| Task requirements |
Starting at the top of the records, output every line through the one that contains "RIB_STEP = 0.0011", keeping each exactly as it appears.

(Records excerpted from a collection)
-*-
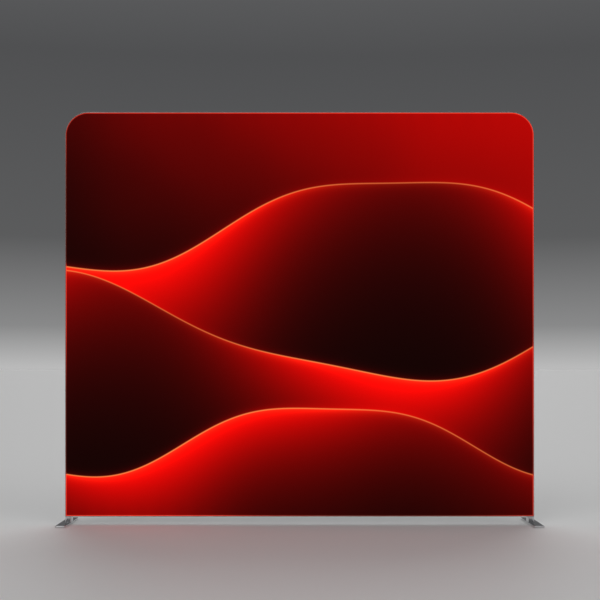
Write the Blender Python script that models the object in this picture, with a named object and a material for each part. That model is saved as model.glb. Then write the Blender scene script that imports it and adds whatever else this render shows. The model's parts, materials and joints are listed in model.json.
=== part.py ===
"""A free-standing fabric lightbox display wall, modelled as the pieces it comes apart into.

Metres, +Z up, the lit front towards -Y, the origin on the floor under the middle of the wall.
"""

from math import cos, floor, pi, radians, sin

import bmesh
import bpy
from mathutils import Matrix, Vector

# Clearances between pieces, and how far a cutting shape runs past what it cuts
CLEARANCE = 0.0003
BORE_CLEARANCE = 0.0005
OVERRUN = 0.002

# The wall, outside to outside
WALL_WIDTH = 2.440
FRAME_HEIGHT = 2.104
FRAME_DEPTH = 0.060
CORNER_RADIUS = 0.120
BEND_LEG = 0.080

# The frame's extruded section: lips, edge grooves and the chamber that the splices fill
PROFILE_HEIGHT = 0.030
PROFILE_WALL = 0.002
WEB_THICKNESS = 0.0018
LIP_THICKNESS = 0.003
LIP_CHAMFER = 0.0008
GROOVE_WIDTH = 0.0036
GROOVE_DEPTH = 0.013
RIB_THICKNESS = 0.0016
RIB_STEP = 0.0011

# Splices and corner brackets
SPLICE_LENGTH = 0.150
SPLICE_WALL = 0.003
BRACKET_ARM = 0.110
CORNER_LOCK_HEIGHT = 0.075
SLOT_WIDTH = 0.007

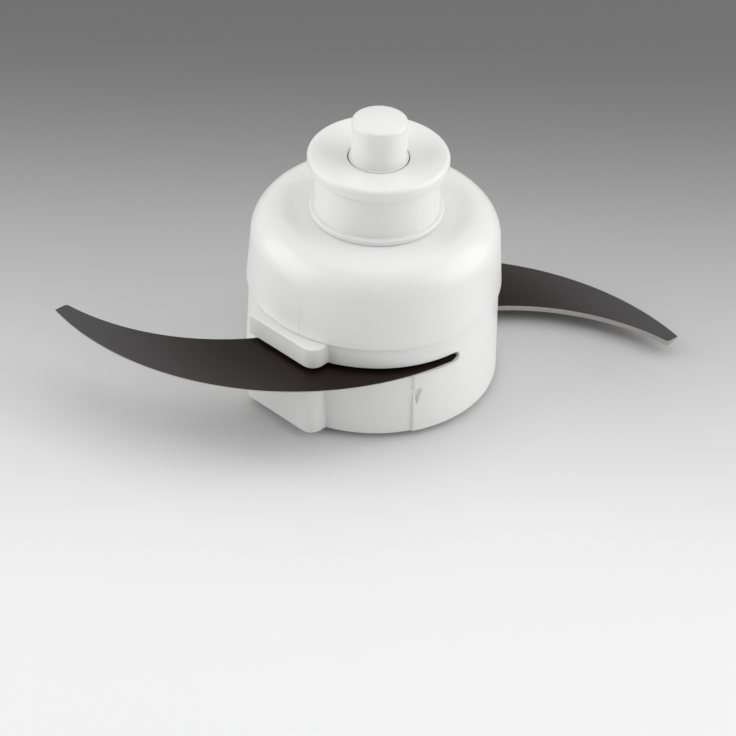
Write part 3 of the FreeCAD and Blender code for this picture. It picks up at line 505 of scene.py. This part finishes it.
class KNIFE_OT_stage(bpy.types.Operator):
    """Sets the camera, the floor and the studio lights"""
    bl_idname = "knife.stage"
    bl_label = "Stage"

    def execute(self, context):
        stage = context.scene.knife_stage
        context.scene.view_settings.view_transform = "Standard"
        self.set_camera(context, stage)
        self.lay_floor(context, stage)
        turn = Matrix.Rotation(stage.azimuth, 3, "Z")
        for name, spot, power, size in (
                ("right_light", (0.86, 0.0, 0.42), stage.right_power, 0.95),
                ("left_light", (-0.88, -0.05, 0.45), stage.left_power, 0.95),
                ("top_light", (0.1, 0.25, 0.95), stage.top_power, 1.1)):
            lamp = bpy.data.lights.new(name, "AREA")
            lamp.shape = "SQUARE"
            lamp.size = size
            lamp.energy = power
            light = bpy.data.objects.new(name, lamp)
            context.scene.collection.objects.link(light)
            light.location = turn @ Vector(spot)
            light.rotation_euler = (-light.location).to_track_quat("-Z", "Y").to_euler()
        world = bpy.data.worlds.new("studio")
        world.use_nodes = True
        background = world.node_tree.nodes["Background"]
        background.inputs["Color"].default_value = (1.0, 1.0, 1.0, 1.0)
        background.inputs["Strength"].default_value = stage.world
        context.scene.world = world
        return {"FINISHED"}

    def set_camera(self, context, stage):
        """Camera on a sphere round its aim, turned about its own axis by the roll."""
        data = bpy.data.cameras.new("camera")
        data.sensor_width = 36.0
        data.lens = stage.lens
        data.clip_start = 0.01
        camera = bpy.data.objects.new("camera", data)
        context.scene.collection.objects.link(camera)
        turn = Matrix.Rotation(stage.azimuth, 3, "Z")
        aim = turn @ Vector((stage.aim_side, 0.0, stage.aim_height))
        level = stage.distance * math.cos(stage.elevation)
        rise = stage.distance * math.sin(stage.elevation)
        back = turn @ Vector((0.0, -level, rise))
        upright = Matrix.Rotation(stage.azimuth, 4, "Z") @ Matrix.Rotation(
            math.pi / 2 - stage.elevation, 4, "X")
        camera.matrix_world = Matrix.Translation(aim + back) @ upright @ Matrix.Rotation(
            stage.roll, 4, "Z")
        context.scene.camera = camera

    def lay_floor(self, context, stage):
        """A floor whose colour darkens softly away from the camera: painted shade for the fall-off of the
        studio light.
        """
        graph = Finish("studio_floor")
        turned = graph.node("ShaderNodeMapping", None, {
            "Vector": graph.place, "Rotation": (0.0, 0.0, -stage.azimuth)})
        away = graph.node("ShaderNodeSeparateXYZ", None, {"Vector": turned}, "Y")
        # Painted shade: this ramp darkens the floor's colour away from the camera.
        depth = graph.node("ShaderNodeMapRange", {"interpolation_type": "SMOOTHERSTEP"},
                           {"Value": away, "From Min": -0.135, "From Max": 0.185})
        base = graph.blend(depth, rgba(stage.floor_near), rgba(stage.floor_far_painted_shade))
        cloud = graph.noise(30.0, 2.0)
        material = graph.done(base, 0.62 + 0.06 * cloud)
        half = 2.5
        mesh = bpy.data.meshes.new("floor")
        low = -stage.floor_gap
        corners = [(-half, -half, low), (half, -half, low), (half, half, low), (-half, half, low)]
        mesh.from_pydata(corners, [], [(0, 1, 2, 3)])
        mesh.materials.append(material)
        new_piece("floor", mesh)


class KNIFE_OT_mouldings(bpy.types.Operator):
    """Makes the white mouldings: base, cap, lift knob and the cover underneath"""
    bl_idname = "knife.mouldings"
    bl_label = "White mouldings"

    def execute(self, context):
        sizes = context.scene.knife_sizes
        soft = sizes.moulded_rounding
        cap_lines = mould_lines(sizes.cap_line_turn, sizes.parting_height, sizes.cap_line_top)
        knob_lines = mould_lines(sizes.knob_line_turn, sizes.knob_line_foot, sizes.knob_line_top)
        for node, name, rounding, flat, lines in (
                ("hub_base", "base_moulding", soft, 0.25, ()),
                ("hub_cap", "cap_moulding", soft, 0.02, cap_lines),
                ("lift_knob", "knob_moulding", soft, 0.0, knob_lines),
                ("base_cover", "base_plate", sizes.fine_rounding, 0.25, ())):
            piece = finished_copy(node, name, rounding, flat=flat)
            dress(piece, [white_moulding(name + "_plastic", lines)], "hub", "white_plastic", node)
        return {"FINISHED"}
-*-
| Output of the task |
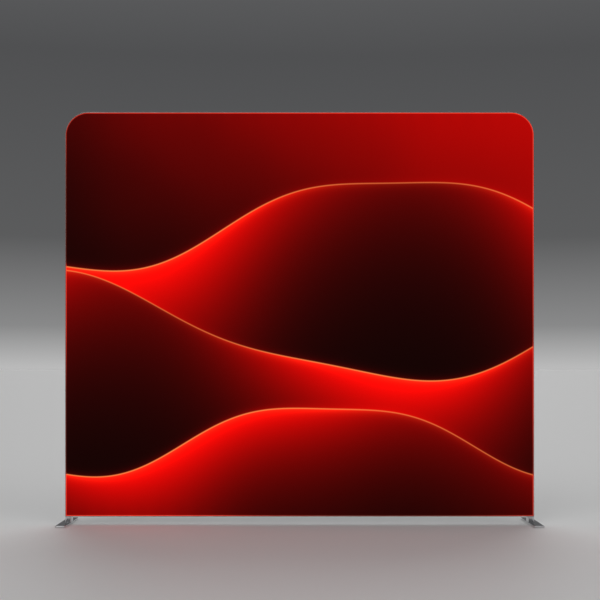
Write the Blender Python script that models the object in this picture, with a named object and a material for each part. That model is saved as model.glb. Then write the Blender scene script that imports it and adds whatever else this render shows. The model's parts, materials and joints are listed in model.json.
=== part.py ===
"""A free-standing fabric lightbox display wall, modelled as the pieces it comes apart into.

Metres, +Z up, the lit front towards -Y, the origin on the floor under the middle of the wall.
"""

from math import cos, floor, pi, radians, sin

import bmesh
import bpy
from mathutils import Matrix, Vector

# Clearances between pieces, and how far a cutting shape runs past what it cuts
CLEARANCE = 0.0003
BORE_CLEARANCE = 0.0005
OVERRUN = 0.002

# The wall, outside to outside
WALL_WIDTH = 2.440
FRAME_HEIGHT = 2.104
FRAME_DEPTH = 0.060
CORNER_RADIUS = 0.120
BEND_LEG = 0.080

# The frame's extruded section: lips, edge grooves and the chamber that the splices fill
PROFILE_HEIGHT = 0.030
PROFILE_WALL = 0.002
WEB_THICKNESS = 0.0018
LIP_THICKNESS = 0.003
LIP_CHAMFER = 0.0008
GROOVE_WIDTH = 0.0036
GROOVE_DEPTH = 0.013
RIB_THICKNESS = 0.0016
RIB_STEP = 0.0011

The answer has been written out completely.